• Job: Begin with the first line of the listing and quote every line through the one containing "return on_head(core)"; give only those lines.

• Supplied data:
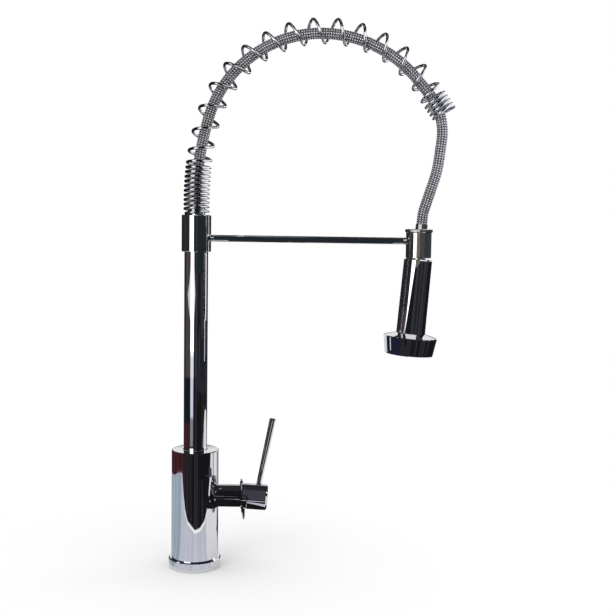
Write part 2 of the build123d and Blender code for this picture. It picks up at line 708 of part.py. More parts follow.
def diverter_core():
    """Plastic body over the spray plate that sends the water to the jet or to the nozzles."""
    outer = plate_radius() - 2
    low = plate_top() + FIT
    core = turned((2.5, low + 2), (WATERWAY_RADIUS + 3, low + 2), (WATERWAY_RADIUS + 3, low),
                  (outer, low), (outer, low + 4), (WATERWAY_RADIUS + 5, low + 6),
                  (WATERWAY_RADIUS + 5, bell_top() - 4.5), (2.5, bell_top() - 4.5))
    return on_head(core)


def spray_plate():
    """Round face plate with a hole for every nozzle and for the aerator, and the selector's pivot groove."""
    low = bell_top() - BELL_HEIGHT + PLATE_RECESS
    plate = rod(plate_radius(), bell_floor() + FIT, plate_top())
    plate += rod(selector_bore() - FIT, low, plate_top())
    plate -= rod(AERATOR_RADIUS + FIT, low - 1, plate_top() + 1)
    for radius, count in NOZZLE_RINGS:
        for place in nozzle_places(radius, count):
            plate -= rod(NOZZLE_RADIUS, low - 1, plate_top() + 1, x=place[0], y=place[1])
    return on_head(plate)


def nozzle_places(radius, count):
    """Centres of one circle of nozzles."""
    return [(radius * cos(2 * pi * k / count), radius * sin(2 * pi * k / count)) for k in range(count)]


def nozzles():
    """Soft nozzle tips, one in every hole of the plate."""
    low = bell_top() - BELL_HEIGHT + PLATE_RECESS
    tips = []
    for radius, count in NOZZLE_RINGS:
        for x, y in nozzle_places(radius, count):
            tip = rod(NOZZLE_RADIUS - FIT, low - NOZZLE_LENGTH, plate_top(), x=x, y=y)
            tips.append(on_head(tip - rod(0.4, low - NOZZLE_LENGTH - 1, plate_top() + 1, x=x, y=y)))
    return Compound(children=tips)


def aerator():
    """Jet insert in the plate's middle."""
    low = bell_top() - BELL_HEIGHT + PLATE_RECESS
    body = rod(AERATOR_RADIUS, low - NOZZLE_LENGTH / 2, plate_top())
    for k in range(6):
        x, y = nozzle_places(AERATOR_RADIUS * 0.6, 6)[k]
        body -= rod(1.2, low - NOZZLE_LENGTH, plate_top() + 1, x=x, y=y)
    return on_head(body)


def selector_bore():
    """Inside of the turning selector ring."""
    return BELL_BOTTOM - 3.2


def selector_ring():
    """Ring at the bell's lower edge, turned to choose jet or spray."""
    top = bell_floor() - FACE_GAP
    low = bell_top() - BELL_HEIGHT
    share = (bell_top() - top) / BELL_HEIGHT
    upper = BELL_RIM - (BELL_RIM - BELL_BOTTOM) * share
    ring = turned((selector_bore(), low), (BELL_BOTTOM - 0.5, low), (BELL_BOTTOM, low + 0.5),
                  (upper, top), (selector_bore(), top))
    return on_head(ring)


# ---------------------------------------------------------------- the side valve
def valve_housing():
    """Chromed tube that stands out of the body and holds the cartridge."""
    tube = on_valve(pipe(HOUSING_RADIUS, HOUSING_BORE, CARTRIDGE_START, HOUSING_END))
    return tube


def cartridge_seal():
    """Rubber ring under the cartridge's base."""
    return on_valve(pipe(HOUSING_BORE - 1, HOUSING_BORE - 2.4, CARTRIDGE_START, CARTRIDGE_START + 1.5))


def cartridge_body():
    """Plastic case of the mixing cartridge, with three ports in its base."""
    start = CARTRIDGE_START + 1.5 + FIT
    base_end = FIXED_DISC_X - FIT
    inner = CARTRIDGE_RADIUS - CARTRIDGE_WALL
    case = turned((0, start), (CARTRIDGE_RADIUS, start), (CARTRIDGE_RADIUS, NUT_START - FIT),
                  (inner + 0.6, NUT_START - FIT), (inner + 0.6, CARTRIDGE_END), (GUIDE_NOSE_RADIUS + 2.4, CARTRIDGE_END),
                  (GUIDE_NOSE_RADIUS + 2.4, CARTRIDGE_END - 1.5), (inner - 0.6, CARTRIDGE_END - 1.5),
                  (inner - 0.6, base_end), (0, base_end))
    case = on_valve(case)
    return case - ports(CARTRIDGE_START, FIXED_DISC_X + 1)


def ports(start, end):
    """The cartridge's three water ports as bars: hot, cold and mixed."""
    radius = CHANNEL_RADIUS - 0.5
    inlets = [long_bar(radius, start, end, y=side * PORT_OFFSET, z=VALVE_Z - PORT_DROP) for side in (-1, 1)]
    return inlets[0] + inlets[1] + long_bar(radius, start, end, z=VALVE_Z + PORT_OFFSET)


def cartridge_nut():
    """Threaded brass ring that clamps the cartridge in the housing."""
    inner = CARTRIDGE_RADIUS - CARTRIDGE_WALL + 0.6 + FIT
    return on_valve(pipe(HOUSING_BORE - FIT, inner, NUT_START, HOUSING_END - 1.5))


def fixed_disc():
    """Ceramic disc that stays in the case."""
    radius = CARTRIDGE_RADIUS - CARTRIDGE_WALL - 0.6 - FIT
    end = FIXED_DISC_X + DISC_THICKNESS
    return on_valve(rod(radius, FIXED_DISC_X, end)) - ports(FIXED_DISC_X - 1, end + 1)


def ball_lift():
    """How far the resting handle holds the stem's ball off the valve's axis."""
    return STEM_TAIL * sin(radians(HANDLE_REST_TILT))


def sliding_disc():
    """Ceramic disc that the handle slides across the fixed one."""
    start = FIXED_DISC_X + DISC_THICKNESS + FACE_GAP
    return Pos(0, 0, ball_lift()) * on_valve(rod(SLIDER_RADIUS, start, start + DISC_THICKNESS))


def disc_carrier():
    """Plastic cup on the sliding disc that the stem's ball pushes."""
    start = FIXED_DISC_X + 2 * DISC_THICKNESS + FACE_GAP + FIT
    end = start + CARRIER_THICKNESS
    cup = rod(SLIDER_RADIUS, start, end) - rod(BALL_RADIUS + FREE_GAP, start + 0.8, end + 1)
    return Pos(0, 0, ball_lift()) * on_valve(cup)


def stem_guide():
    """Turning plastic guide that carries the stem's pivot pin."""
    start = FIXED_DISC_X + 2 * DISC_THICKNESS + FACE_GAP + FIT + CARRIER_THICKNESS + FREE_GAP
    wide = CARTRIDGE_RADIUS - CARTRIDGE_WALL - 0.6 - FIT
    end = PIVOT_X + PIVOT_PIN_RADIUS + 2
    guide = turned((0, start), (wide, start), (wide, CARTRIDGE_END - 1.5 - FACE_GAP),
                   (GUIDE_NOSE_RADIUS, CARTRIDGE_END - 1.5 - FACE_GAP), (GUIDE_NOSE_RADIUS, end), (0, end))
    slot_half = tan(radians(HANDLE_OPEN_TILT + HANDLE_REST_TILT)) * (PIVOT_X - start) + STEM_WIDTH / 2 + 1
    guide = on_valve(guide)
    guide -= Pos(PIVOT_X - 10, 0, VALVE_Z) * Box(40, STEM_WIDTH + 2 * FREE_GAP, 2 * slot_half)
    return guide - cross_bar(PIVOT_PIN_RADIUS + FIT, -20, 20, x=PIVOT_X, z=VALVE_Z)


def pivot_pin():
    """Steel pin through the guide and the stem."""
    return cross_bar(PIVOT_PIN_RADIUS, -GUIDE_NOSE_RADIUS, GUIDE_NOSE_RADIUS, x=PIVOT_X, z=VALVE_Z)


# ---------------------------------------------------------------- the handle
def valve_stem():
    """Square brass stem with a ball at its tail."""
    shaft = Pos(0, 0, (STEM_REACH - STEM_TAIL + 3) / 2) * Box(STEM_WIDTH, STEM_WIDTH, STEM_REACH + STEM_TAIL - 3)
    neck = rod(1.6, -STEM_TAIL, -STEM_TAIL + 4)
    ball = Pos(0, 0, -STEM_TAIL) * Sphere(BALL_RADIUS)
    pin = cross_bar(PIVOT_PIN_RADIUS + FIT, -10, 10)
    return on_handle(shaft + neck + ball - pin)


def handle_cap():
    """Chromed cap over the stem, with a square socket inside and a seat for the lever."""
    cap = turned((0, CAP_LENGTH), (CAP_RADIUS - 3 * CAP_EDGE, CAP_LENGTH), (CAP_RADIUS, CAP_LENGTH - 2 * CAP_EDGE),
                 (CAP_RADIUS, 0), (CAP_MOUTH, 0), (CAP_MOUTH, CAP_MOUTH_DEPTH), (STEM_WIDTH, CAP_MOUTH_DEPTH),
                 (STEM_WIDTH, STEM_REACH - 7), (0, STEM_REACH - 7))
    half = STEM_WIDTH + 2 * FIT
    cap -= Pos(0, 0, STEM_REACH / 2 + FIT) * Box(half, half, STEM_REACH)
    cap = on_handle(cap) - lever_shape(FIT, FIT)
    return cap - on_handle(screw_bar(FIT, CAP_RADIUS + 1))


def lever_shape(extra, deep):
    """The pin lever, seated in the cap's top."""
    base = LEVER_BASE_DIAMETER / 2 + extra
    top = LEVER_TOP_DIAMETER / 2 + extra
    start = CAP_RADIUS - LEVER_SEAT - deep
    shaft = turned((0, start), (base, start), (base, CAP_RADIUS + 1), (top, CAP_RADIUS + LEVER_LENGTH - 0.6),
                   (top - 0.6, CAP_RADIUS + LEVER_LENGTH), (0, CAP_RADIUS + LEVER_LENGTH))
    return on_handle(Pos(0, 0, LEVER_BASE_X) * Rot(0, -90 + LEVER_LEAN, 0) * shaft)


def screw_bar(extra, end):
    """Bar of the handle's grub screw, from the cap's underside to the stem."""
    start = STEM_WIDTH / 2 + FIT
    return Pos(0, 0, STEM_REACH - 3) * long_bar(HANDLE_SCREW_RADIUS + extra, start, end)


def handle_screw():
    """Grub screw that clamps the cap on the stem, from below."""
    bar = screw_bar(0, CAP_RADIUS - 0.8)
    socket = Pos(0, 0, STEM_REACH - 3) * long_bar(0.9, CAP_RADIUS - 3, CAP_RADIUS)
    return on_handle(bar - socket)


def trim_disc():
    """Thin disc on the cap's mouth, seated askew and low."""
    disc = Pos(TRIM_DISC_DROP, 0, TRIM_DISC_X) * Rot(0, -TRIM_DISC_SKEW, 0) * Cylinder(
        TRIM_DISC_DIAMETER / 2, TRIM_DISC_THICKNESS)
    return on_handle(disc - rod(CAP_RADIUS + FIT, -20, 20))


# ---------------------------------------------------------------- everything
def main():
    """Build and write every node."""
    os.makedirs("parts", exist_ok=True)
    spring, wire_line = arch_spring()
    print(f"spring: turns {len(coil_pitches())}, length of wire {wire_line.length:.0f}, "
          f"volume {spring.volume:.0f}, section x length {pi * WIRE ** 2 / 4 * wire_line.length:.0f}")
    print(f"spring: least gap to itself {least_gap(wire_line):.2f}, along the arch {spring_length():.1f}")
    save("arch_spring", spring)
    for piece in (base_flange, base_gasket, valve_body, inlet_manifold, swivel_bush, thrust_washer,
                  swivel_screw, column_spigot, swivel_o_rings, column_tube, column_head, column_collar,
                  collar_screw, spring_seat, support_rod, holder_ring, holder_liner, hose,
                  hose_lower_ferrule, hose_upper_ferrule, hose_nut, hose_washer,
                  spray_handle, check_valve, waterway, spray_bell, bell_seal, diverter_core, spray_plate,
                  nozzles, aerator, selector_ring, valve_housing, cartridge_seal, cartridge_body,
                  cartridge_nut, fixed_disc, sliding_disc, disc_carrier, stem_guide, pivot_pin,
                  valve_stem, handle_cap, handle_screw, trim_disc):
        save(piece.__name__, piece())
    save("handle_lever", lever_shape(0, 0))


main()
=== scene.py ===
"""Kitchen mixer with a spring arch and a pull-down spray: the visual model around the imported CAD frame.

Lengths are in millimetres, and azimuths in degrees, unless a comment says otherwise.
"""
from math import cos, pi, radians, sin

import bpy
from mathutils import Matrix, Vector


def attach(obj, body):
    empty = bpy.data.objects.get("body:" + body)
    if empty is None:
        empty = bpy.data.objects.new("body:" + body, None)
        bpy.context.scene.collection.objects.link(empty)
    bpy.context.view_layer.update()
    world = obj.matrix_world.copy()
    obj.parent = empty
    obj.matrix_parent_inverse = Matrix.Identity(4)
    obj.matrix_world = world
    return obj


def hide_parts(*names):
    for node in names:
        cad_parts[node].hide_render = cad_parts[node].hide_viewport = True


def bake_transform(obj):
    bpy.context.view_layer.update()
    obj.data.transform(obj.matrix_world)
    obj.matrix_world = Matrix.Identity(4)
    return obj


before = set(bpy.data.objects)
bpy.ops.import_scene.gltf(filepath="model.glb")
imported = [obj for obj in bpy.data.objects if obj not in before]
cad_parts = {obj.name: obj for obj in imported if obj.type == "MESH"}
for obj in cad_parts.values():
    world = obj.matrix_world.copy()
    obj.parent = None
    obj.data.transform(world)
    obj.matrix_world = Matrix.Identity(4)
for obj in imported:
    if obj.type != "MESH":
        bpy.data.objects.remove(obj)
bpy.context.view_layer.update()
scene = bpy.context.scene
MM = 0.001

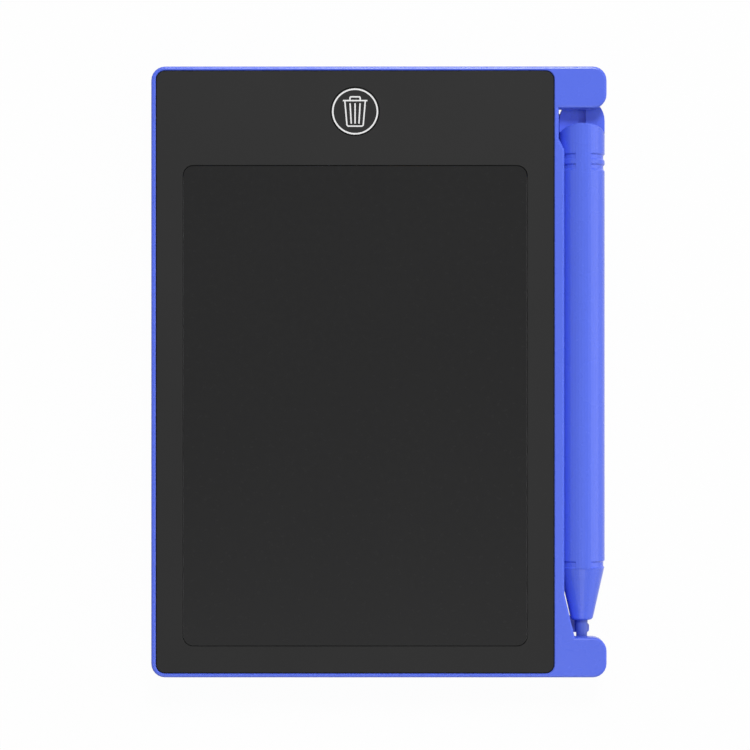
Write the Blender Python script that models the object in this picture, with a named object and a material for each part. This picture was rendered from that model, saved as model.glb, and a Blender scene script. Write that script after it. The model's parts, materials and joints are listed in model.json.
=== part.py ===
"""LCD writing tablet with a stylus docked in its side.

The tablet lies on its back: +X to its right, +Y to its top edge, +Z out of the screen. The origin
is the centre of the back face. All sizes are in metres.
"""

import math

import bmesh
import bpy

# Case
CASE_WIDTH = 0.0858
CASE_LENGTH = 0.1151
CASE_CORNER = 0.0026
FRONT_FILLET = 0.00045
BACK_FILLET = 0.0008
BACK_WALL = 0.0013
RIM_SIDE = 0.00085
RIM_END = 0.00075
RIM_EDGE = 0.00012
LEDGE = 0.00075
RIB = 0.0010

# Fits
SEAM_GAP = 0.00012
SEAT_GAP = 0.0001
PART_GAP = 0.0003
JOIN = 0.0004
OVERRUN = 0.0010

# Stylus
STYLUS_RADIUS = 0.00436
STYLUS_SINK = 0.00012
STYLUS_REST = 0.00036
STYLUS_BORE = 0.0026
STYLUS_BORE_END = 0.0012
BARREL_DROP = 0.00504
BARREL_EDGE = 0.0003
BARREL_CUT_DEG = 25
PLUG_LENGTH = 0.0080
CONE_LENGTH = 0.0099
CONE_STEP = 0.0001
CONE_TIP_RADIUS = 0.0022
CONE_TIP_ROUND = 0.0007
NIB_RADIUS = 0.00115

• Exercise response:
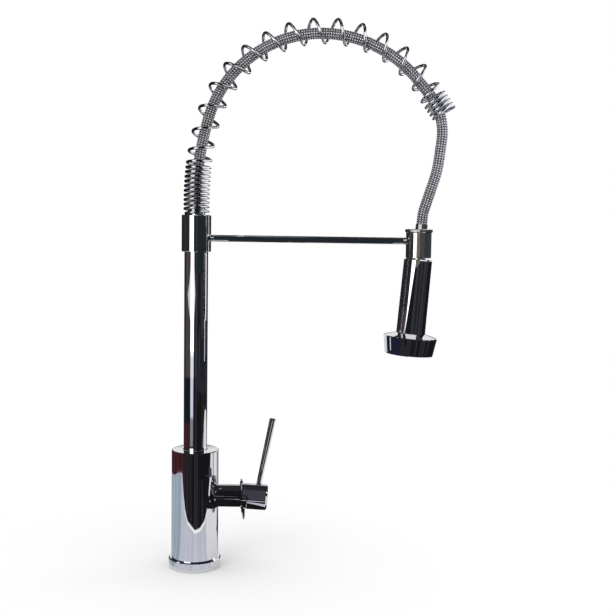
Write part 2 of the build123d and Blender code for this picture. It picks up at line 708 of part.py. More parts follow.
def diverter_core():
    """Plastic body over the spray plate that sends the water to the jet or to the nozzles."""
    outer = plate_radius() - 2
    low = plate_top() + FIT
    core = turned((2.5, low + 2), (WATERWAY_RADIUS + 3, low + 2), (WATERWAY_RADIUS + 3, low),
                  (outer, low), (outer, low + 4), (WATERWAY_RADIUS + 5, low + 6),
                  (WATERWAY_RADIUS + 5, bell_top() - 4.5), (2.5, bell_top() - 4.5))
    return on_head(core)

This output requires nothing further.